Serb Paramilitaries Seal Off Kosovo

Serb extremists are exacting their revenge on Kosovo Albanians linked to the political opposition or the West - including local aid workers, human rights groups and journalists.

Serb Paramilitaries Seal Off Kosovo

Serb extremists are exacting their revenge on Kosovo Albanians linked to the political opposition or the West - including local aid workers, human rights groups and journalists.

Gunfire and grenade explosions were heard across the city Friday morning before renewed daylight NATO air strikes cleared the streets again. Serbs ransacked the US Information Centre in Pristina, and left a charred shell.


The atmosphere is very tense. Despite reports that the Kosovo Liberation Army (KLA) guerrillas were planning to take the fight to Pristina, only the Serb paramilitary police (MUP) are present, on every corner.


The Serbian authorities have always controlled Kosovo, but now the stranglehold is tightened and escape is almost impossible. The roads are not safe. I spoke with a person who tried to escape Thursday with two children to Macedonia, but she was stopped by the military. It was her good luck that they told her to go back to Pristina. Knowing what the paramilitary troops do, we might not have heard from her again.


There are reports that the bodies of ten people, apparently killed trying to escape the village of Obranca, were found near the town of Prodjuvjo. Two more were found dead in a car on the road out of the town, said to be totally sealed off by Serb militia and paramilitary police. There have also been reports, impossible to confirm, of twenty teachers being killed, and of up to 20,000 people rounded up.


A local stringer for a leading international paper who was beaten up by Serb forces in Pristina's main Grand Hotel has now disappeared completely. He is a close friend of mine, and no one has seen or heard from him since Thursday afternoon when police were seen checking his vehicle.

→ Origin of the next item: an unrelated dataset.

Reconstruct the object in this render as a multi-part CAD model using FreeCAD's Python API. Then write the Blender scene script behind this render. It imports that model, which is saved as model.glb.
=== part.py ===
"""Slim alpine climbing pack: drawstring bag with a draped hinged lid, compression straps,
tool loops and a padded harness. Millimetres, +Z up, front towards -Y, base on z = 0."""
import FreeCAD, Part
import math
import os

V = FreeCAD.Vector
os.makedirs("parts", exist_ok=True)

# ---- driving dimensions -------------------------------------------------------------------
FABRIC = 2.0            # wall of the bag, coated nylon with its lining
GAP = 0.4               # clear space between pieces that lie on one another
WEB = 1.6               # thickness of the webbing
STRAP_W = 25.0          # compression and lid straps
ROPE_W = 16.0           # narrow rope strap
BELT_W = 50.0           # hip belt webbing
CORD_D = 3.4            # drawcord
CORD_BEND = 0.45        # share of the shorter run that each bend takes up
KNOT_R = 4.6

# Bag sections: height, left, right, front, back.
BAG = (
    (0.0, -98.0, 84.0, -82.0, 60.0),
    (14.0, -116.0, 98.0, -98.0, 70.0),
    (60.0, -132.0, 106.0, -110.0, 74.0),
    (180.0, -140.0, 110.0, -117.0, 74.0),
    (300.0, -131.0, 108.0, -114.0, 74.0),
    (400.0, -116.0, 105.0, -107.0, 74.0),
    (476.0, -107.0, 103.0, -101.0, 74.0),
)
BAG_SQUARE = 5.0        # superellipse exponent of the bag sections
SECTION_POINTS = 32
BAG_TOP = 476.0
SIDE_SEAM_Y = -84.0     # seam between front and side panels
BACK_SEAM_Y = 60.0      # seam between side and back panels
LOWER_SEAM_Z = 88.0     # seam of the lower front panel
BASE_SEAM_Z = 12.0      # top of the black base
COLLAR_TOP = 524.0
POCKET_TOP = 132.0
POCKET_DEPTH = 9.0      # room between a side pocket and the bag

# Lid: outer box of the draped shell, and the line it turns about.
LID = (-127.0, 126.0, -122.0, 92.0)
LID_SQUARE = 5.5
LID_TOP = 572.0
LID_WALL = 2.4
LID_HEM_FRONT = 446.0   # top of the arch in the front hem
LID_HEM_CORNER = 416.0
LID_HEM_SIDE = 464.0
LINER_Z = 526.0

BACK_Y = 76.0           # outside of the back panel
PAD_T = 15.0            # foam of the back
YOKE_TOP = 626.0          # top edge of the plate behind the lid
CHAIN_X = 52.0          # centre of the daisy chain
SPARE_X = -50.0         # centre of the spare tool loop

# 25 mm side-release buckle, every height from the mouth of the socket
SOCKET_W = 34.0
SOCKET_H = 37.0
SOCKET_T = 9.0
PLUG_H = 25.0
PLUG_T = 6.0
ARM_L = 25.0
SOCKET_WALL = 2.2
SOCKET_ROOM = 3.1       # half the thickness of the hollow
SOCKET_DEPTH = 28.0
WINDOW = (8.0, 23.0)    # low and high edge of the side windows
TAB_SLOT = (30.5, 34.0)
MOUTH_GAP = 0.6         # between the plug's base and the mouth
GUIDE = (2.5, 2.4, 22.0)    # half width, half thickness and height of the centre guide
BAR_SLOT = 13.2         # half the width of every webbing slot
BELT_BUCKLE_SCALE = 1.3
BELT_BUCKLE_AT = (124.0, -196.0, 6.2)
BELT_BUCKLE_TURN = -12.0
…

I spent the first night of the bombing communicating to the outside world by Internet, via IRC (internet relay chat), and now feel very vulnerable. This is especially the case now that my colleagues in the international press have also left, along with most of their local stringers have gone with them. The foreign press, assaulted and intimidated by groups of paramilitary police who moved into their hotel for the purpose, escaped in a hastily organised 19-car convoy on Thursday.


I feel very much in danger and don't sleep in my house. To the militias journalists are the most hated race, for the time being, because they are reporting about what is going on. I can hardly locate any of my colleagues.

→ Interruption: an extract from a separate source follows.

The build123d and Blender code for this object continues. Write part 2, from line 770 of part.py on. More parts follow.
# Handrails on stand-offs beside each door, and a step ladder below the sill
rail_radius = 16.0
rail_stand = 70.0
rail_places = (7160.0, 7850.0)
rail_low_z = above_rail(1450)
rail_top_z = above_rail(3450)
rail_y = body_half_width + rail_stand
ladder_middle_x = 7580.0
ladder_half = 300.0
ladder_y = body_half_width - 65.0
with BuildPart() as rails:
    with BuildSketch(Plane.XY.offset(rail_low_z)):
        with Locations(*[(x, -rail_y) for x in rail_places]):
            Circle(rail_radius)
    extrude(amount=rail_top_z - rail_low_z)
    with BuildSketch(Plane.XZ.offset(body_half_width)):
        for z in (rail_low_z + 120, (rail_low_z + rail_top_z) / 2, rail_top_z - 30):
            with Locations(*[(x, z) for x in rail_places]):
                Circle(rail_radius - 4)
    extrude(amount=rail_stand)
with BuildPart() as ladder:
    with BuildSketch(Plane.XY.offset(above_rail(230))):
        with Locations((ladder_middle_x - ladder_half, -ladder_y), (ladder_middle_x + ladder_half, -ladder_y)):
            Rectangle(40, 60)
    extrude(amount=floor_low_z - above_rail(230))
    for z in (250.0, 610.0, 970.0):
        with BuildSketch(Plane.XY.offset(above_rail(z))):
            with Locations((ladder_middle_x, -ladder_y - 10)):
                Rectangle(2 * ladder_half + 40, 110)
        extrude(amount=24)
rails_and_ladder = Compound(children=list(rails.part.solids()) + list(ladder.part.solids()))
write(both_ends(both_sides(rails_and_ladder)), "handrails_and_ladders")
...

The rest of the local media has been virtually silenced. The offices of the Albanian language daily Koha Ditore, where a guard was shot dead by a mob shortly after the attacks began, has been shut down, and the printworks of the daily Kosova Sot destroyed by arsonists. The message is clear.

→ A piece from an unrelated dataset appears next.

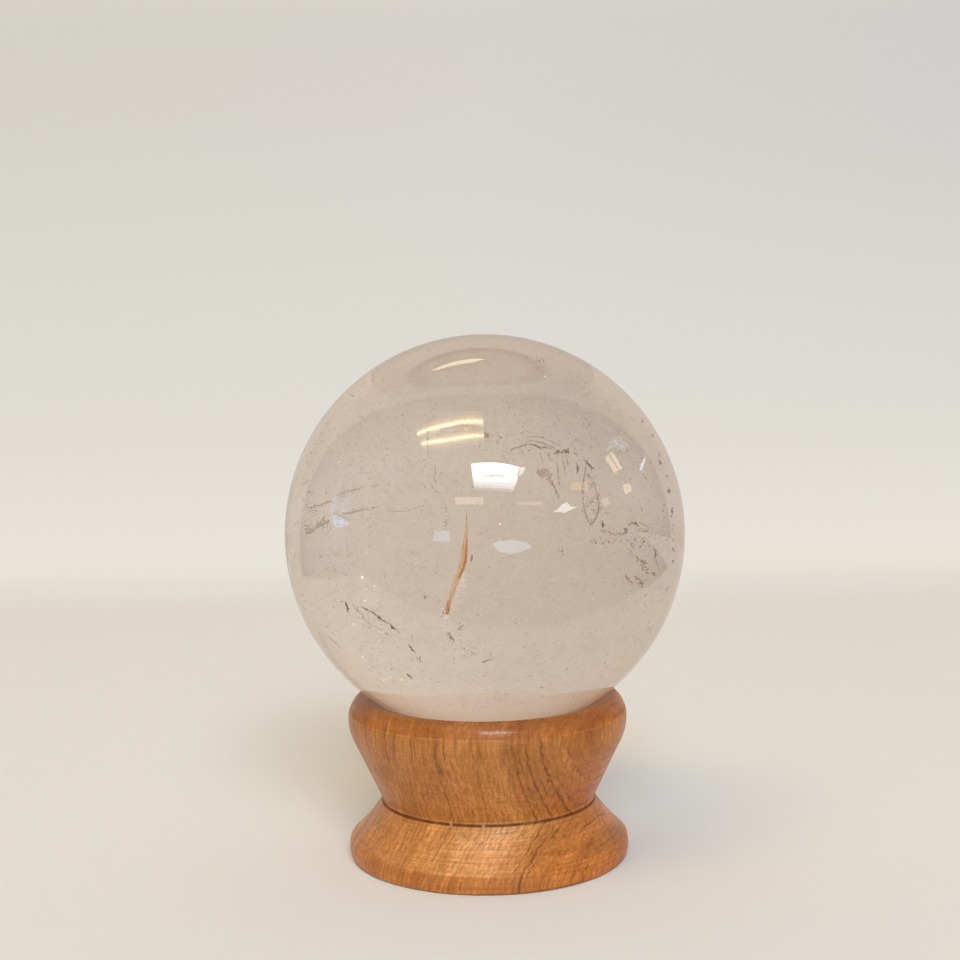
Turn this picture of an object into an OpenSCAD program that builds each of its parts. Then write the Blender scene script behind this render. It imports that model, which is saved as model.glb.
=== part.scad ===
// Polished quartz sphere resting in a turned wooden stand.
// Frame: +Z up, origin at the centre of the stand's underside, on the surface it stands on.
// Both pieces are round about Z. Millimetres.

/* [Sphere] */
// Diameter of the quartz sphere
sphere_d = 76; // [72:0.5:84]

/* [Stand rim] */
// Radius of the edge that the sphere rests on
seat_r = 21.2; // [19:0.1:22]
// Widest radius of the rim
rim_r = 26.75; // [26:0.05:29]
// Height of the rim's widest line
rim_z = 26.6; // [24:0.1:32]
// Radius of the rounded outer shoulder above the widest line
shoulder_r = 5.5; // [5.2:0.1:6]
// How far the seat edge stands above the widest line
seat_rise = 3.4; // [2.6:0.1:3.6]
// How far the rim's crest stands above the seat edge
crest_rise = 0.85; // [0.6:0.05:1.1]
// Radius of the easing at the rim's crest
crest_ease = 1.1; // [0.6:0.1:1.2]
// Radius of the belly that blends the rim into the cup's wall
belly_r = 9.3; // [7:0.1:11]
// Gap between the sphere and the bottom of the dish
dish_gap = 1; // [0.6:0.1:3]

/* [Stand waist] */
// Radius at the bottom of the V
waist_r = 20.5; // [17:0.1:21]
// Height of the V
waist_z = 11.05; // [10:0.05:12]
// Height of the narrow land at the bottom of the V
waist_land = 0.6; // [0.4:0.1:1]

/* [Stand base] */
// Widest radius of the base band
base_r = 26.9; // [26:0.1:30]
// Height of the base band's widest line
base_z = 1.9; // [1.5:0.1:2]
// Height of the edge between the band and the base's upper slope
band_z = 3.55; // [3.4:0.05:4]
// Radius of the flat underside
foot_r = 26.6; // [25:0.05:26.7]
// How far the base's upper slope is hollowed below a straight line
cove = 0.34; // [0.2:0.02:0.8]
// Radius of the easing on the band's upper edge
edge_ease = 0.8; // [0.4:0.1:1]

/* [Hidden] */
$fn = 180;
sphere_r = sphere_d / 2;
seat_z = rim_z + seat_rise;
// The sphere's centre follows from its radius and the seat edge.
sphere_z = seat_z + sqrt(pow(sphere_r, 2) - pow(seat_r, 2));
crest_z = seat_z + crest_rise;
// The dish is a ball-shaped hollow through the seat edge, a little deeper than the sphere.
dish_z = sphere_z - sphere_r - dish_gap;
dish_rise = seat_z - dish_z;
dish_R = (pow(seat_r, 2) + pow(dish_rise, 2)) / (2 * dish_rise);
dish_cz = dish_z + dish_R;

// Points on an arc about c, from angle a0 to angle a1.
function arc(c, r, a0, a1, n) =
    [for (i = [0 : n]) let (a = a0 + (a1 - a0) * i / n) [c[0] + r * cos(a), c[1] + r * sin(a)]];

function len2(v) = sqrt(v[0] * v[0] + v[1] * v[1]);
function unit(v) = v / len2(v);

// A corner p between a and b, rounded to radius r.
function eased(a, p, b, r, n) =
    let (u = unit(a - p), w = unit(b - p),
         half = acos(u * w) / 2,
         t = r / tan(half),
         c = p + unit(u + w) * r / sin(half),
         s = p + u * t - c, e = p + w * t - c,
         a0 = atan2(s[1], s[0]), a1r = atan2(e[1], e[0]),
         a1 = a1r - a0 > 180 ? a1r - 360 : a1r - a0 < -180 ? a1r + 360 : a1r)
    arc(c, r, a0, a1, n);

// A hollow arc from a to b: its middle lies s to the left of the straight way.
function sagged(a, b, s, n) =
    let (m = (a + b) / 2, d = unit(b - a), h = len2(b - a) / 2,
         r = (h * h + s * s) / (2 * s),
         c = m + [d[1], -d[0]] * (r - s),
         a0 = atan2(a[1] - c[1], a[0] - c[0]), a1r = atan2(b[1] - c[1], b[0] - c[0]),
         a1 = a1r - a0 > 180 ? a1r - 360 : a1r - a0 < -180 ? a1r + 360 : a1r)
    arc(c, r, a0, a1, n);

// Cup: the wall runs straight up from the waist and is tangent to the belly arc.
belly_c = [rim_r - belly_r, rim_z];
waist_top = [waist_r, waist_z + waist_land / 2];
waist_low = [waist_r, waist_z - waist_land / 2];
to_belly = waist_top - belly_c;
tangent_a = atan2(to_belly[1], to_belly[0]) + acos(belly_r / len2(to_belly));

// Shoulder: from the widest line up to the crest.
shoulder_c = [rim_r - shoulder_r, rim_z];
crest_a = asin((crest_z - rim_z) / shoulder_r);
crest = shoulder_c + shoulder_r * [cos(crest_a), sin(crest_a)];
seat = [seat_r, seat_z];
crest_before = shoulder_c + shoulder_r * [cos(crest_a - 14), sin(crest_a - 14)];

// Base: the band bulges a little, then the slope runs in to the waist as a shallow cove.
band_top = [base_r - 0.2, band_z];
slope_foot = band_top;
cove_pts = sagged(slope_foot, waist_low, cove, 14);

// Half section of the stand, anticlockwise from the middle of the underside.
stand_section = concat(
    [[0, 0]],
    eased([0, 0], [foot_r, 0], [base_r, base_z], 0.5, 4),
    [[base_r - 0.03, base_z - 0.55], [base_r, base_z], [base_r - 0.04, base_z + 0.6]],
    eased([base_r - 0.04, base_z + 0.6], band_top, cove_pts[2], edge_ease, 5),
    [for (i = [2 : 14]) cove_pts[i]],
    [waist_top],
    arc(belly_c, belly_r, tangent_a, 0, 10),
    arc(shoulder_c, shoulder_r, 5, crest_a - 14, 8),
    eased(crest_before, crest, seat, crest_ease, 6),
    arc([0, dish_cz], dish_R, -asin((dish_cz - seat_z) / dish_R), -90, 24)
);

module quartz_sphere() {
    color([0.80, 0.71, 0.63, 0.6])
        translate([0, 0, sphere_z]) sphere(r = sphere_r);
}

module wooden_stand() {
    color([0.66, 0.40, 0.21])
        rotate_extrude() polygon(stand_section);
}

quartz_sphere();
wooden_stand();
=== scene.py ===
import bpy
import bmesh
import math
import random
from mathutils import Matrix, Vector, noise


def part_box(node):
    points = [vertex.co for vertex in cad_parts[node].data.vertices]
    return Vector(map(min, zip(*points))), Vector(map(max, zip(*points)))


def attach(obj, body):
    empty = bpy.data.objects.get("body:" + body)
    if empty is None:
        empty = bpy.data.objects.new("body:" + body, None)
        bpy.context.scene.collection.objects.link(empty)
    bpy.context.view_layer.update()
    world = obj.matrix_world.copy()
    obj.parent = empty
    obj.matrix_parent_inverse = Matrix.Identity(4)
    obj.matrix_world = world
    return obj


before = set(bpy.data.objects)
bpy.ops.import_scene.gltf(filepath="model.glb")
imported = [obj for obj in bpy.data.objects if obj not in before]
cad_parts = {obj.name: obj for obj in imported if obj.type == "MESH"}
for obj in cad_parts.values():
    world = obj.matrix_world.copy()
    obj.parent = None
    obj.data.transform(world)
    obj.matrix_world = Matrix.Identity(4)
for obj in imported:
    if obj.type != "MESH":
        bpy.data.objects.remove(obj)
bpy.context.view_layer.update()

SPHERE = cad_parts["quartz_sphere"]
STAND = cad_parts["wooden_stand"]
s_lo, s_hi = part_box("quartz_sphere")
w_lo, w_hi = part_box("wooden_stand")
R = (s_hi.z - s_lo.z) / 2
CENTRE = Vector((0.0, 0.0, (s_hi.z + s_lo.z) / 2))

scene = bpy.context.scene
scene.view_settings.view_transform = "Standard"
scene.view_settings.look = "None"
scene.view_settings.exposure = 0.0
scene.view_settings.gamma = 1.0


# ---------------------------------------------------------------- camera
def make_camera():
    pitch, roll = math.radians(4.06), math.radians(-0.84)
    fwd = Vector((0.0, math.cos(pitch), -math.sin(pitch)))
    up0 = Vector((0.0, math.sin(pitch), math.cos(pitch)))
    right0 = Vector((1.0, 0.0, 0.0))
    c, s = math.cos(roll), math.sin(roll)
    right = right0 * c + up0 * s
    up = -right0 * s + up0 * c
    m = Matrix((right, up, -fwd)).transposed().to_4x4()
    m.translation = Vector((-0.00076, -0.2857, 0.0921))
    data = bpy.data.cameras.new("camera")
    data.sensor_width = 36.0
    data.lens = 56.25
    data.clip_start = 0.01
    data.clip_end = 20.0
    cam = bpy.data.objects.new("camera", data)
    cam.matrix_world = m
    scene.collection.objects.link(cam)
    scene.camera = cam
    return cam


# ---------------------------------------------------------------- node helpers
def new_material(name):
    m = bpy.data.materials.new(name)
    m.use_nodes = True
    m.node_tree.nodes.clear()
    return m, m.node_tree


def link_object(name, mesh):
    o = bpy.data.objects.new(name, mesh)
    scene.collection.objects.link(o)
    return o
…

Reports of kidnappings and assaults are sketchy but frequent. An official from the opposition Democratic League of Kosovo (LDK) was killed in Mitrovica, and the party HQ in Pristina burnt to the ground on in the early hours of Friday morning. A row of shops in Djakovica was burnt down by a mob and a 500-year-old mosque damaged by arsonists. Three bodies were later recovered, one reportedly headless.


On Friday the UN High Commission for Refugees (UNHCR) reported claims from a group of 174 refugees that 20 men had been massacred on Thursday in the village of Goden, near Dobrune, on the Kosovo-Albanian border.


Lawyer and human rights activist Bajram Kelmendi and his two sons were arrested at 3.00 am on Thursday morning. His wife Nekibe was beaten up and she has not heard from them since. Police continued to deny knowledge of his whereabouts. (Editors' note: Kelmendi and his sons were subsequently found dead, reported Human Rights Watch on Friday evening. Report.)


Meanwhile fighting continues across the province. There were reports that Serb military were trying to corner and surround Kosovo Liberation Army forces on Mount Cicavica, close to Drenica, the hub of KLA operations in the region. Heavy shelling has been reported around the mountain slopes until the morning hours.


Pristina's military airport at Slatina airport was badly hit, the detonations still deafening more than 20 kilometres from the town centre. Rocket fire from the air and from the ground was clearly visible. Smoke from the still blazing base was visible throughout Friday. A military base in the nearby village of Lukare and Grmia, and a police training centre at Hajvalija, were also hit.


Despite the presence of paramilitary police on ever corner in Pristina, the Kosovo Albanian political leadership is trying to keep a presence and stay active behind the scenes. Among the few to speak publicly was the leader of the Kosovo Albanian delegation at the Rambouillet peace talks last month, Hashim Thaci.


He told Albanian TV Tirana that he ''welcomed the NATO strikes'' and said they were a ''first step'' to implementing the settlement his side agreed in France. He also called for the various Kosovo Albanian parties represented at Rambouillet to stick to their original March 31 deadline for proposals on the formation of an interim government. He and other figures at Rambouillet, including Veton Surroi, editor of the now-closed daily Koha Ditore, are thought still to be in Pristina. But they are not in public, and none of the other leading Albanian political figures have been heard from for days.


The journalist's name is withheld to protect him from reprisals.